Davada ömür boyu hapse mahkum edilen eski 1. Ordu Komutanı emekli Orgeneral Çetin Doğan, eşi Nilgül Doğan aracılığıyla yaptığı açıklamada, “Balyoz, bu tertibi yapanların başına ininceye kadar mücadelemize devam edeceğiz demiştim. Şimdi de gerçekten bu Balyoz’un, tertibi yapanların başına ineceği günleri çok yakın görüyorum” dedi. Balyoz Davası’nda 21 müvekkili bulunan avukat Kemal Yener Saraçoğlu da “Yeni delil olarak TÜBİTAK raporunu ortaya koymak suretiyle yeniden yargılama talep edilecek. Ortada kumpas olduğu artık yürütme üyeleri tarafından söyleniyor. Bu kumpası yapanlar hem insanlık suçu, hem de vatana ihanet suçu işlemiştir” diye
konuştu.
***
Görüldüğü gibi İslam adına hareket ettiğini iddia eden insanlar, özellikle Türk Silahlı Kuvvetleri mensuplarına büyük bir tuzak kurmuşlardır. İktidar da tuzağın başındadır içindedir ama kendisine de tuzak kurulunca, sorumluluğu cemaatin üstüne yıkarak aradan sıyrılmaya çalışmaktadır.
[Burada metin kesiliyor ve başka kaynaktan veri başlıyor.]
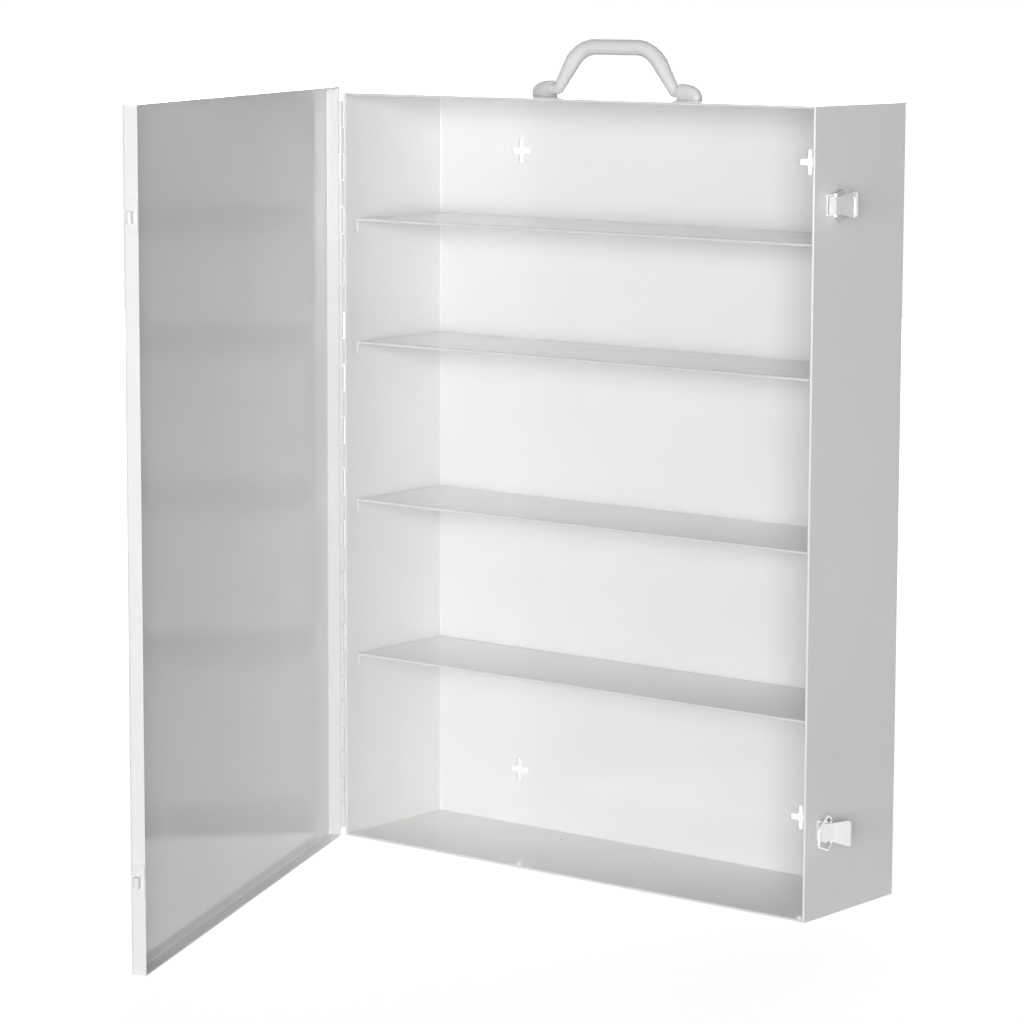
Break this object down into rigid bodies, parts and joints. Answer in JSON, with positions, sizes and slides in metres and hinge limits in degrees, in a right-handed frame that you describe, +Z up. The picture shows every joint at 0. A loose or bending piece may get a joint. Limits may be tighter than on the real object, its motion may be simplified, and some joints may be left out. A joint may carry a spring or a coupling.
{
  "type": "first aid cabinet",
  "caption": "White sheet-steel first aid cabinet: a shelved case with a hinged pan door, a swing carry handle on top and draw latches on its side.",
  "frame": {"origin": "middle of the case's underside", "axes": "+Z up, -Y towards the open front, +X towards the side with the latches"},
  "size_m": [0.4687, 0.5167, 0.6144],
  "materials": {
    "white_powder_coat": "semi-gloss white powder coat on sheet steel",
    "white_plastic": "white moulded plastic",
    "zinc_plated_steel": "bright zinc-plated steel"
  },
  "bodies": {
    "case": {"case_shell": "white_powder_coat", "shelf_lowest": "white_powder_coat", "shelf_second": "white_powder_coat", "shelf_third": "white_powder_coat", "shelf_highest": "white_powder_coat", "hinge_case_leaf": "white_powder_coat", "hinge_pin": "zinc_plated_steel", "handle_socket_left": "white_plastic", "handle_socket_right": "white_plastic", "handle_rivets": "zinc_plated_steel", "latch_base_upper": "white_powder_coat", "latch_pin_upper": "zinc_plated_steel", "latch_base_lower": "white_powder_coat", "latch_pin_lower": "zinc_plated_steel", "latch_rivets": "zinc_plated_steel"},
    "door": {"door_pan": "white_powder_coat", "hinge_door_leaf": "white_powder_coat", "strike_upper": "white_powder_coat", "strike_lower": "white_powder_coat", "strike_rivets": "zinc_plated_steel"},
    "grip": {"handle_grip": "white_plastic"},
    "upper_lever": {"latch_lever_upper": "white_powder_coat"},
    "upper_bail": {"latch_bail_upper": "zinc_plated_steel"},
    "lower_lever": {"latch_lever_lower": "white_powder_coat"},
    "lower_bail": {"latch_bail_lower": "zinc_plated_steel"}
  },
  "joints": [
    {"name": "door_swing", "type": "hinge", "parent": "case", "child": "door", "pos_m": [-0.2176, -0.0573, 0.286], "axis": [0, 0, -1], "range_deg": [-66, 114]},
    {"name": "grip_swing", "type": "hinge", "parent": "case", "child": "grip", "pos_m": [0, 0, 0.577], "axis": [1, 0, 0], "range_deg": [-87, 87]},
    {"name": "upper_lever_swing", "type": "hinge", "parent": "case", "child": "upper_lever", "pos_m": [0.2205, -0.0395, 0.504], "axis": [0, 0, -1], "range_deg": [-2, 78]},
    {"name": "upper_bail_swing", "type": "hinge", "parent": "upper_lever", "child": "upper_bail", "pos_m": [0.21843, -0.03583, 0.504], "axis": [0, 0, 1], "range_deg": [-65, 97]},
    {"name": "lower_lever_swing", "type": "hinge", "parent": "case", "child": "lower_lever", "pos_m": [0.2205, -0.0395, 0.064], "axis": [0, 0, -1], "range_deg": [-60, 30]},
    {"name": "lower_bail_swing", "type": "hinge", "parent": "lower_lever", "child": "lower_bail", "pos_m": [0.22252, -0.0358, 0.064], "axis": [0, 0, 1], "range_deg": [-30, 86]}
  ]
}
“Tuzak”, Kur’an’da da sık geçen bir kavramdır:
“Hani bir zaman da o kafirler, seni tutup bağlamaları veya öldürmeleri ya da sürüp çıkarmaları için, sana tuzak kuruyorlardı; onlar tuzak kurarlarken Allah da karşılığını kuruyordu. Öyle ya Allah tuzakların hayırlısını kurar.” (Enfal 30)
“Gerçekten onlar, tuzaklarını kurdular; Allah katında da onlara tuzak var; isterse onların tuzakları dağları yerinden oynatacak olsun!” (İbrahim 46)
“Onlardan öncekiler, tuzaklar kurmuşlardı. Allah da kurdukları binalarına temellerinden geldi, çökertti de tavan tepelerinden üzerlerine çöktü ve azap onlara fark edemedikleri bir yönden geldi.” (Nahl 26)
“Yoksa o fenalıkları yapmak için tuzak kurup duranlar, Allah’ın kendilerini yerin dibine geçirmeyeceğinden, hatır ve hayallerinden geçmeyen yönlerden kendilerine azabın gelmeyeceğinden emin mi oldular?” (Nahl 45)
“Her kim izzet istiyorsa, bilsin ki, izzet tamamıyla Allah’ındır. O’na hoş kelimeler yükselir, onu da salih amel yükseltir. Kötülükler kuranlara gelince, onlara şiddetli bir azap vardır ve onların tuzakları da hep darmadağın olur.” (Fatir 10)
“Oysa kötü tuzak, yalnızca sahibinin başına geçer.” (Fatir 43)
***
Peki milli orduya tuzak üstüne tuzak kurulurken seyreden “Ehli Sünnet Alimler Birliği” neden saldırı hükümete yönelince harekete geçti ve gazetelere tam sayfa ilan vererek birlik çağrısı yaptı?
Ergenekon, Balyoz, Askeri Casusluk diye, TSK’nın şahsında Türk Milleti’ne tuzak kurulurken neredeydiler?
Yine Suriye halkına; Amerikan talimatı ile tuzak kurulurken seyreden Türkiye Ehli Sünnet Alimler Birliği, neden Katar-İngiltere organizasyonu ile masa üstünde hazırlanan ve nerede çekildiği belli olmayan işkence fotoğraflarından oluşan dosyayı delil kabul ederek İslam alemine beyanname yayınladı?
Türkiye’den Suriye’ye terörist ve silah göndererek El Nusra adlı cinayet şebekesini desteklemek Ehli Sünnet davranışı mıdır? “Vicdan sahibi herkese sorumluluklarını hatırlatmak” için önce bu sorulara cevap vermek gerekmiyor mu?